_TASK REQUIREMENTS_
Every record should be written out exactly, please.
######
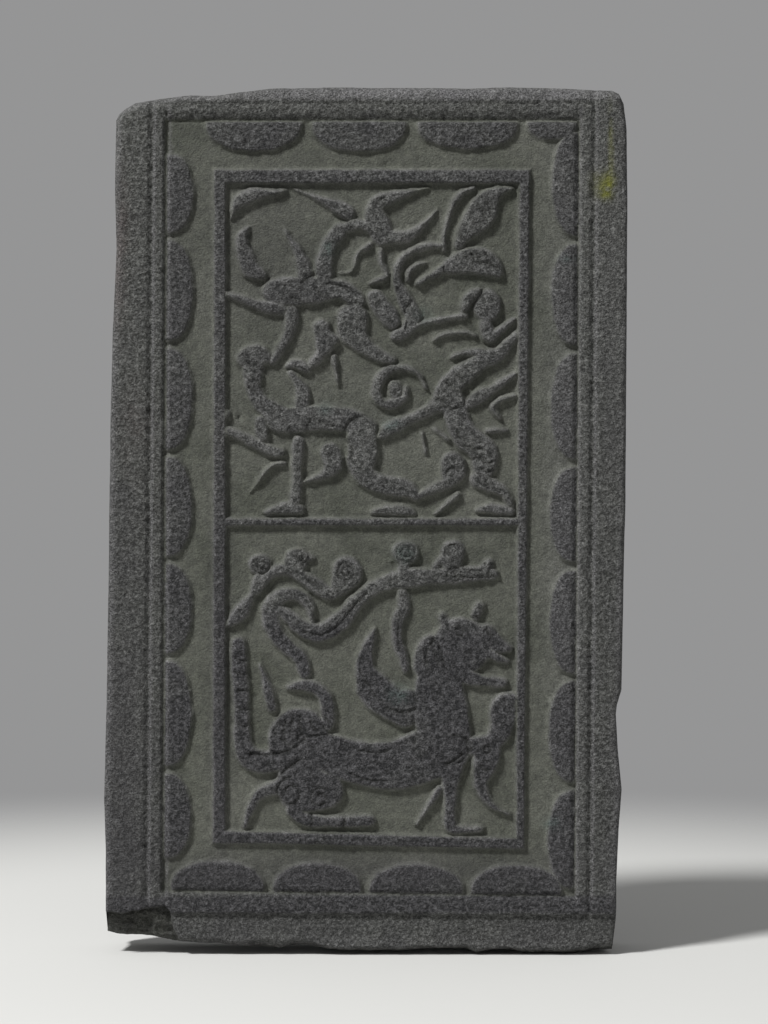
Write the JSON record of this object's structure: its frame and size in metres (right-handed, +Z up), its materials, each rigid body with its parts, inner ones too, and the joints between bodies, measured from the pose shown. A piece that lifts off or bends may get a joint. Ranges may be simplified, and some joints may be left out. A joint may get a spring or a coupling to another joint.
{
  "type": "stone relief panel",
  "caption": "Upright carved stone slab in low relief: scalloped border, barred inner frame, and beasts, a bird, a dragon and a tiger in an upper and a lower register.",
  "frame": {"origin": "middle of the flat back face, the face that goes against the wall", "axes": "+Z up the slab's long side, +Y out of the back towards the wall, so the carved face looks along -Y, +X to the right for someone facing the carving"},
  "size_m": [0.6815, 0.12, 1.132],
  "materials": {
    "dark_stone": "dark grey limestone, chisel pecked, inked and worn on the raised faces, olive grey on the sunk ground"
  },
  "bodies": {
    "root": {"relief_slab": "dark_stone"}
  },
  "joints": []
}
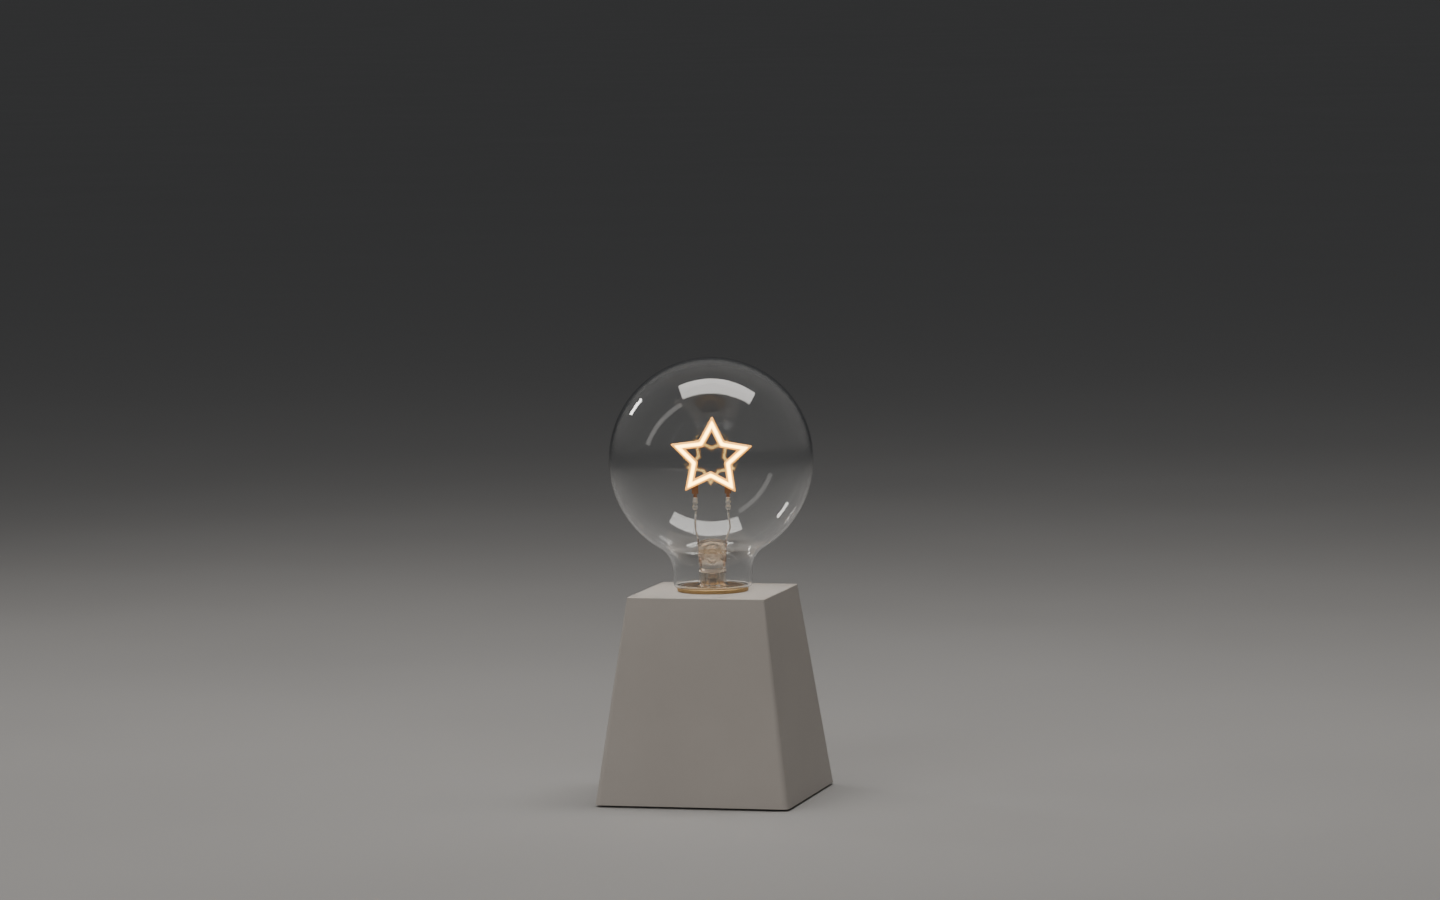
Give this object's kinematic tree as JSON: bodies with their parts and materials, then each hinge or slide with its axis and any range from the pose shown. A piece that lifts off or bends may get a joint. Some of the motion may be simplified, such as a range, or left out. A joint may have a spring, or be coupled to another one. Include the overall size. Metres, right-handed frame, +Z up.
{
  "type": "table lamp",
  "caption": "Cordless table lamp: a clear screw-in globe bulb with a star-shaped glowing filament, standing on a matt truncated pyramid base.",
  "frame": {"origin": "centre of the footprint, on the surface that the lamp stands on", "axes": "+Z up along the bulb's axis, -Y towards the base's front, +X to the viewer's right"},
  "size_m": [0.095, 0.095, 0.2046],
  "materials": {
    "base_paint": "matt greige coating",
    "black_plastic": "matt moulded black",
    "screw_steel": "zinc plated",
    "foot_rubber": "matt",
    "cell_wrap": "shrink wrap",
    "spring_steel": "nickel plated",
    "wire_cover": "flexible cover",
    "board_green": "solder resist",
    "white_plastic": "moulded",
    "chip_black": "moulded",
    "can_aluminium": "drawn can",
    "holder_plastic": "moulded",
    "contact_brass": "bare",
    "cap_glass": "black glass",
    "cap_nickel": "plated thread",
    "collar_brass": "satin",
    "resistor_body": "lacquer",
    "lead_metal": "nickel",
    "clear_glass": "clear blown",
    "substrate_amber": "amber",
    "phosphor_glow": "lit phosphor"
  },
  "bodies": {
    "base": {"base_shell": "base_paint", "bottom_plate": "black_plastic", "plate_screws": "screw_steel", "feet": "foot_rubber", "battery_tray": "black_plastic", "tray_screws": "screw_steel", "battery_1": "cell_wrap", "battery_2": "cell_wrap", "battery_3": "cell_wrap", "battery_springs": "spring_steel", "battery_contacts": "spring_steel", "battery_wires": "wire_cover", "circuit_board": "board_green", "board_screws": "screw_steel", "board_connectors": "white_plastic", "timer_chip": "chip_black", "capacitor": "can_aluminium", "resistors": "chip_black", "switch_body": "chip_black", "switch_pins": "spring_steel", "switch_wires": "wire_cover", "lampholder_body": "holder_plastic", "lampholder_sleeve": "spring_steel", "lampholder_contact": "contact_brass", "lampholder_terminals": "contact_brass", "lampholder_screws": "screw_steel", "holder_wires": "wire_cover"},
    "battery_door": {"battery_door": "black_plastic"},
    "switch_knob": {"switch_knob": "white_plastic"},
    "bulb_core": {"cap_insulator": "cap_glass", "cap_contact": "contact_brass"},
    "bulb": {"cap_collar": "collar_brass", "cap_shell": "cap_nickel", "cap_resistor": "resistor_body", "contact_wire": "lead_metal", "bulb_glass": "clear_glass", "stem_glass": "clear_glass", "exhaust_tube": "clear_glass", "lead_wires": "lead_metal", "lead_crimps": "lead_metal", "star_substrate": "substrate_amber", "star_filament": "phosphor_glow"}
  },
  "joints": [
    {"name": "door_hinge", "type": "hinge", "parent": "base", "child": "battery_door", "pos_m": [0, 0.0282, 0.0026], "axis": [1, 0, 0], "range_deg": [0, 95]},
    {"name": "switch_slide", "type": "slide", "parent": "base", "child": "switch_knob", "axis": [0, 1, 0], "range_m": [-0.002, 0.002]},
    {"name": "bulb_lift", "type": "slide", "parent": "base", "child": "bulb_core", "axis": [0, 0, 1], "range_m": [0, 0.01815]},
    {"name": "bulb_turn", "type": "hinge", "parent": "bulb_core", "child": "bulb", "pos_m": [0, 0, 0.0961], "axis": [0, 0, 1], "range_deg": [0, 1800]}
  ],
  "couplings": [
    {"joint": "bulb_lift", "follows": "bulb_turn", "m_per_rad": 0.00057757}
  ]
}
######
_CORRECT RESPONSE_
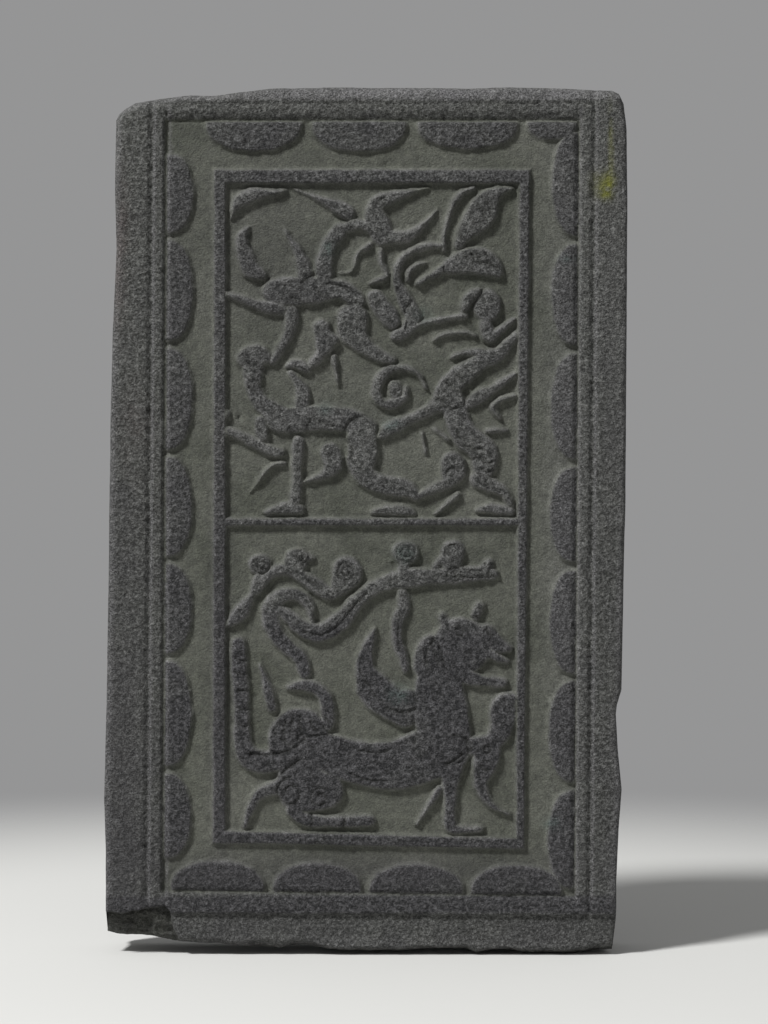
Write the JSON record of this object's structure: its frame and size in metres (right-handed, +Z up), its materials, each rigid body with its parts, inner ones too, and the joints between bodies, measured from the pose shown. A piece that lifts off or bends may get a joint. Ranges may be simplified, and some joints may be left out. A joint may get a spring or a coupling to another joint.
{
  "type": "stone relief panel",
  "caption": "Upright carved stone slab in low relief: scalloped border, barred inner frame, and beasts, a bird, a dragon and a tiger in an upper and a lower register.",
  "frame": {"origin": "middle of the flat back face, the face that goes against the wall", "axes": "+Z up the slab's long side, +Y out of the back towards the wall, so the carved face looks along -Y, +X to the right for someone facing the carving"},
  "size_m": [0.6815, 0.12, 1.132],
  "materials": {
    "dark_stone": "dark grey limestone, chisel pecked, inked and worn on the raised faces, olive grey on the sunk ground"
  },
  "bodies": {
    "root": {"relief_slab": "dark_stone"}
  },
  "joints": []
}
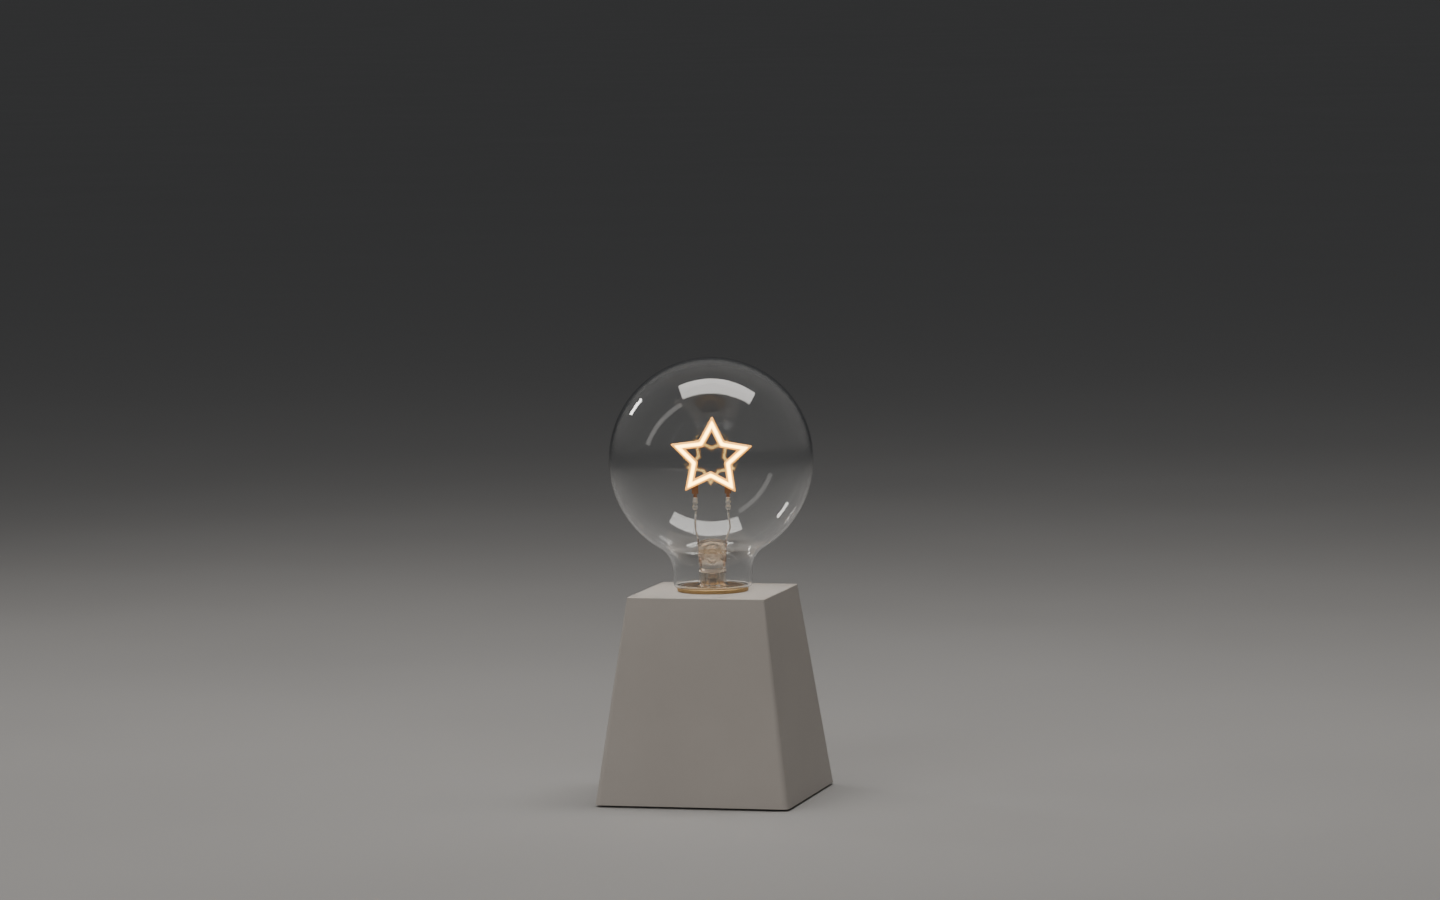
Give this object's kinematic tree as JSON: bodies with their parts and materials, then each hinge or slide with its axis and any range from the pose shown. A piece that lifts off or bends may get a joint. Some of the motion may be simplified, such as a range, or left out. A joint may have a spring, or be coupled to another one. Include the overall size. Metres, right-handed frame, +Z up.
{
  "type": "table lamp",
  "caption": "Cordless table lamp: a clear screw-in globe bulb with a star-shaped glowing filament, standing on a matt truncated pyramid base.",
  "frame": {"origin": "centre of the footprint, on the surface that the lamp stands on", "axes": "+Z up along the bulb's axis, -Y towards the base's front, +X to the viewer's right"},
  "size_m": [0.095, 0.095, 0.2046],
  "materials": {
    "base_paint": "matt greige coating",
    "black_plastic": "matt moulded black",
    "screw_steel": "zinc plated",
    "foot_rubber": "matt",
    "cell_wrap": "shrink wrap",
    "spring_steel": "nickel plated",
    "wire_cover": "flexible cover",
    "board_green": "solder resist",
    "white_plastic": "moulded",
    "chip_black": "moulded",
    "can_aluminium": "drawn can",
    "holder_plastic": "moulded",
    "contact_brass": "bare",
    "cap_glass": "black glass",
    "cap_nickel": "plated thread",
    "collar_brass": "satin",
    "resistor_body": "lacquer",
    "lead_metal": "nickel",
    "clear_glass": "clear blown",
    "substrate_amber": "amber",
    "phosphor_glow": "lit phosphor"
  },
  "bodies": {
    "base": {"base_shell": "base_paint", "bottom_plate": "black_plastic", "plate_screws": "screw_steel", "feet": "foot_rubber", "battery_tray": "black_plastic", "tray_screws": "screw_steel", "battery_1": "cell_wrap", "battery_2": "cell_wrap", "battery_3": "cell_wrap", "battery_springs": "spring_steel", "battery_contacts": "spring_steel", "battery_wires": "wire_cover", "circuit_board": "board_green", "board_screws": "screw_steel", "board_connectors": "white_plastic", "timer_chip": "chip_black", "capacitor": "can_aluminium", "resistors": "chip_black", "switch_body": "chip_black", "switch_pins": "spring_steel", "switch_wires": "wire_cover", "lampholder_body": "holder_plastic", "lampholder_sleeve": "spring_steel", "lampholder_contact": "contact_brass", "lampholder_terminals": "contact_brass", "lampholder_screws": "screw_steel", "holder_wires": "wire_cover"},
    "battery_door": {"battery_door": "black_plastic"},
    "switch_knob": {"switch_knob": "white_plastic"},
    "bulb_core": {"cap_insulator": "cap_glass", "cap_contact": "contact_brass"},
    "bulb": {"cap_collar": "collar_brass", "cap_shell": "cap_nickel", "cap_resistor": "resistor_body", "contact_wire": "lead_metal", "bulb_glass": "clear_glass", "stem_glass": "clear_glass", "exhaust_tube": "clear_glass", "lead_wires": "lead_metal", "lead_crimps": "lead_metal", "star_substrate": "substrate_amber", "star_filament": "phosphor_glow"}
  },
  "joints": [
    {"name": "door_hinge", "type": "hinge", "parent": "base", "child": "battery_door", "pos_m": [0, 0.0282, 0.0026], "axis": [1, 0, 0], "range_deg": [0, 95]},
    {"name": "switch_slide", "type": "slide", "parent": "base", "child": "switch_knob", "axis": [0, 1, 0], "range_m": [-0.002, 0.002]},
    {"name": "bulb_lift", "type": "slide", "parent": "base", "child": "bulb_core", "axis": [0, 0, 1], "range_m": [0, 0.01815]},
    {"name": "bulb_turn", "type": "hinge", "parent": "bulb_core", "child": "bulb", "pos_m": [0, 0, 0.0961], "axis": [0, 0, 1], "range_deg": [0, 1800]}
  ],
  "couplings": [
    {"joint": "bulb_lift", "follows": "bulb_turn", "m_per_rad": 0.00057757}
  ]
}